[Scripts that build objects]
— begin —

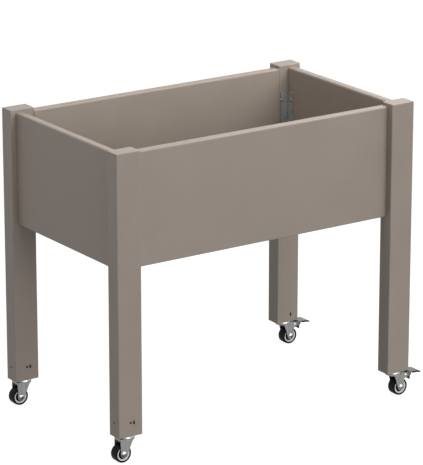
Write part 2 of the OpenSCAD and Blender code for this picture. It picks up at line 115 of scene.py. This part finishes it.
def maths(tree, operation, a, b):
    """Result of one Math node, held from 0 to 1."""
    return add_node(tree, "Math", {0: a, 1: b}, operation=operation, use_clamp=True).outputs[0]


def map_range(tree, value, low, high, to_low=0.0, to_high=1.0):
    """Value taken from low..high to to_low..to_high, held at the ends."""
    inputs = {"Value": value, "From Min": low, "From Max": high, "To Min": to_low, "To Max": to_high}
    return add_node(tree, "MapRange", inputs).outputs["Result"]


def mix_value(tree, amount, a, b):
    """Value a, going over to b as amount goes to 1."""
    return add_node(tree, "Mix", {0: amount, 2: a, 3: b}).outputs[0]


def mix_colour(tree, amount, a, b):
    """Colour a, going over to b as amount goes to 1."""
    return add_node(tree, "Mix", {0: amount, 6: a, 7: b}, data_type="RGBA").outputs[2]


def cover(tree, mask, amount, under, over):
    """Colour under, with the share amount of the colour over wherever the mask is 1."""
    return mix_colour(tree, maths(tree, "MULTIPLY", mask, amount), under, over)


def noise(tree, place, size, detail=2.0, roughness=0.5):
    """Noise value whose lumps are about size metres across."""
    inputs = {"Vector": place, "Scale": 1.0 / size, "Detail": detail, "Roughness": roughness}
    return add_node(tree, "TexNoise", inputs).outputs["Fac"]


def draw_out(tree, place, stretch):
    """Coordinates times stretch, which draws a pattern out along the axes where stretch is small."""
    return add_node(tree, "VectorMath", {0: place, 1: stretch}, operation="MULTIPLY").outputs[0]


def bump(tree, height, depth, normal):
    """Normal with a relief that is depth metres deep."""
    inputs = {"Height": height, "Distance": depth, "Strength": 1.0, "Normal": normal}
    return add_node(tree, "Bump", inputs).outputs["Normal"]


def new_group(name, inputs, outputs):
    """An empty shader group with its input and output sockets by name."""
    group = bpy.data.node_groups.new(name, "ShaderNodeTree")
    for title, (kind, value) in inputs.items():
        socket = group.interface.new_socket(title, in_out="INPUT", socket_type="NodeSocket" + kind)
        socket.default_value = value
    for title, kind in outputs.items():
        group.interface.new_socket(title, in_out="OUTPUT", socket_type="NodeSocket" + kind)
    return group, group.nodes.new("NodeGroupInput").outputs, group.nodes.new("NodeGroupOutput")


def place_group(tree, group, inputs):
    """Outputs of a group placed in a material with its own values."""
    made = tree.nodes.new("ShaderNodeGroup")
    made.node_tree = group
    feed(tree, made, inputs)
    return made.outputs


# ---- Shader groups ------------------------------------------------------------

# Ranges of noise values that are spread out to a whole mask: the narrower, the harder its edges
NARROW = (0.35, 0.65)
MIDDLING = (0.3, 0.7)
BROAD = (0.2, 0.8)

# Cosine between an edge's rounded and flat normals where wear starts, and where it is full
EDGE_TURNS = (0.97, 0.75)

# Open share of the view where the painted corner shade starts, and where it is full
OPEN_VIEWS = (0.92, 0.40)


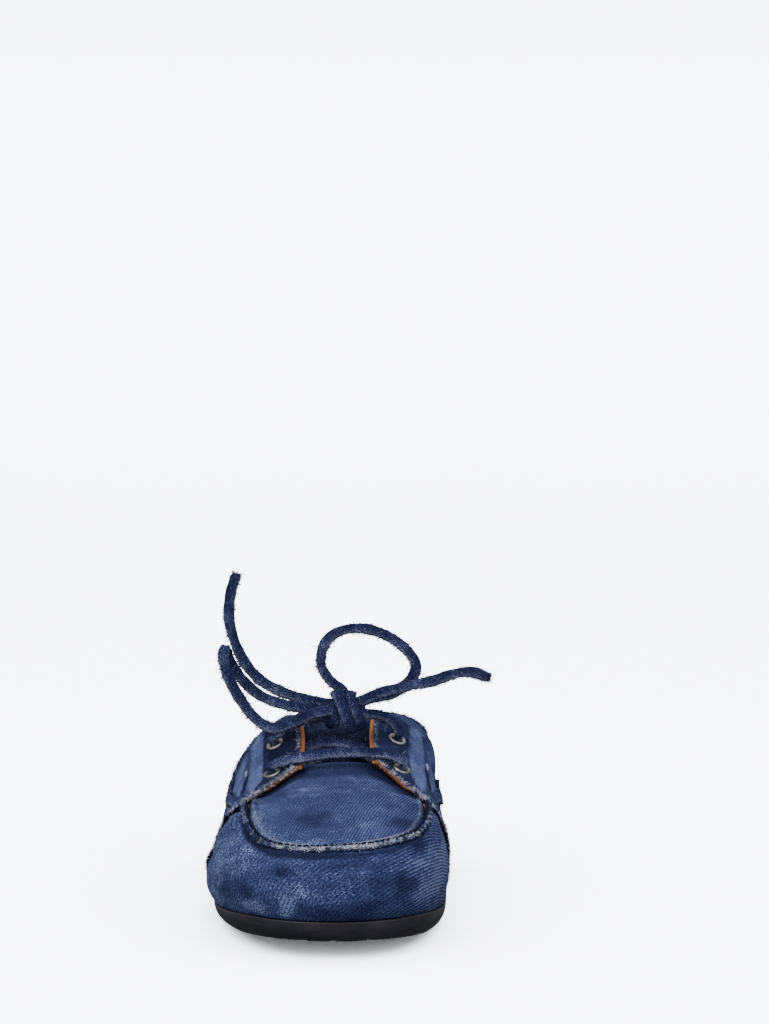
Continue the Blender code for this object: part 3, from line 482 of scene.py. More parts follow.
AROUND = np.concatenate([TOE - LATERAL_TURNS, TOE + MEDIAL_TURNS[-2::-1]])
TUCK, TUCK_TOE, TUCK_END = 4.6, 0.12, 9.0     # mm, the share of it at the toe, turn where it ends
SCALLOP, SCALLOP_PITCH = 0.45, 5.9            # of the tread's teeth that show at the toe


def tuck_under(u, share):
    """How far the side rounds under towards the sole's lower edge, most at the lateral toe corner."""
    turn = u - TOE
    corner = bell(turn, -3.1, 1.9) + 0.5 * bell(turn, 3.4, 1.6)
    return TUCK * (TUCK_TOE + corner) * np.clip(1 - share, 0, 1) ** 2.4 * fall(np.abs(turn), TUCK_END, 4.0)


def sole_ring(x, y):
    u = AROUND[np.rint(x * (len(AROUND) - 1)).astype(int)]
    out, share, extra = np.moveaxis(along(SOLE_SIDE, y * (len(SOLE_SIDE) - 1)), -1, 0)
    s = sole_edge(u)[0][..., 1]
    under, top = sole_under(s), sole_top(s)
    across = sole_edge(u)[0][..., 0]
    scallop = SCALLOP * (0.5 - 0.5 * np.cos(across * 2 * math.pi / SCALLOP_PITCH))
    scallop = scallop * fall(np.abs(across), 20.0, 5.0) * (s < 60) * fall(share, 0.16, 0.12)
    return edge_inset(u, tuck_under(u, share) - out, under + (top - under) * share + extra + scallop)


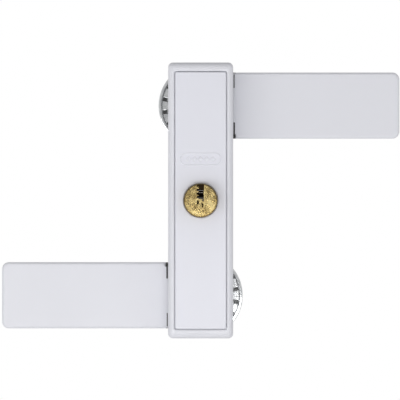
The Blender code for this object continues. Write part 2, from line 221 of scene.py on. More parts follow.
def shader_group(name, inputs, outputs):
    """An empty shader node group with number inputs and the outputs named."""
    tree = bpy.data.node_groups.new(name, "ShaderNodeTree")
    for key, value in inputs.items():
        socket = tree.interface.new_socket(key, in_out="INPUT", socket_type="NodeSocketFloat")
        socket.default_value = value
    for key, kind in outputs.items():
        tree.interface.new_socket(key, in_out="OUTPUT", socket_type=kind)
    return tree, tree.nodes.new("NodeGroupInput"), tree.nodes.new("NodeGroupOutput")


def make_grain_group():
    """Fine grain for bump, and a broad mottle for colour and gloss."""
    tree, given, result = shader_group(
        "surface_grain", {"Scale": 1000.0, "Broad": 60.0},
        {"Height": "NodeSocketFloat", "Mottle": "NodeSocketFloat"},
    )
    coord = add(tree, "ShaderNodeTexCoord").outputs["Object"]
    fine = add(tree, "ShaderNodeTexNoise",
               {"Vector": coord, "Scale": given.outputs["Scale"], "Detail": 5.0, "Roughness": 0.6})
    broad = add(tree, "ShaderNodeTexNoise",
                {"Vector": coord, "Scale": given.outputs["Broad"], "Detail": 2.5, "Roughness": 0.5})
    spread = add(tree, "ShaderNodeMapRange",
                 {"Value": broad.outputs["Fac"], "From Min": 0.25, "From Max": 0.75},
                 interpolation_type="SMOOTHSTEP")
    tree.links.new(fine.outputs["Fac"], result.inputs["Height"])
    tree.links.new(spread.outputs["Result"], result.inputs["Mottle"])
    return tree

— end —

• What you will do: Copy every line of the listing containing the string "parts".

• Result of this exercise:
Continue the Blender code for this object: part 3, from line 482 of scene.py. More parts follow.
The Blender code for this object continues. Write part 2, from line 221 of scene.py on. More parts follow.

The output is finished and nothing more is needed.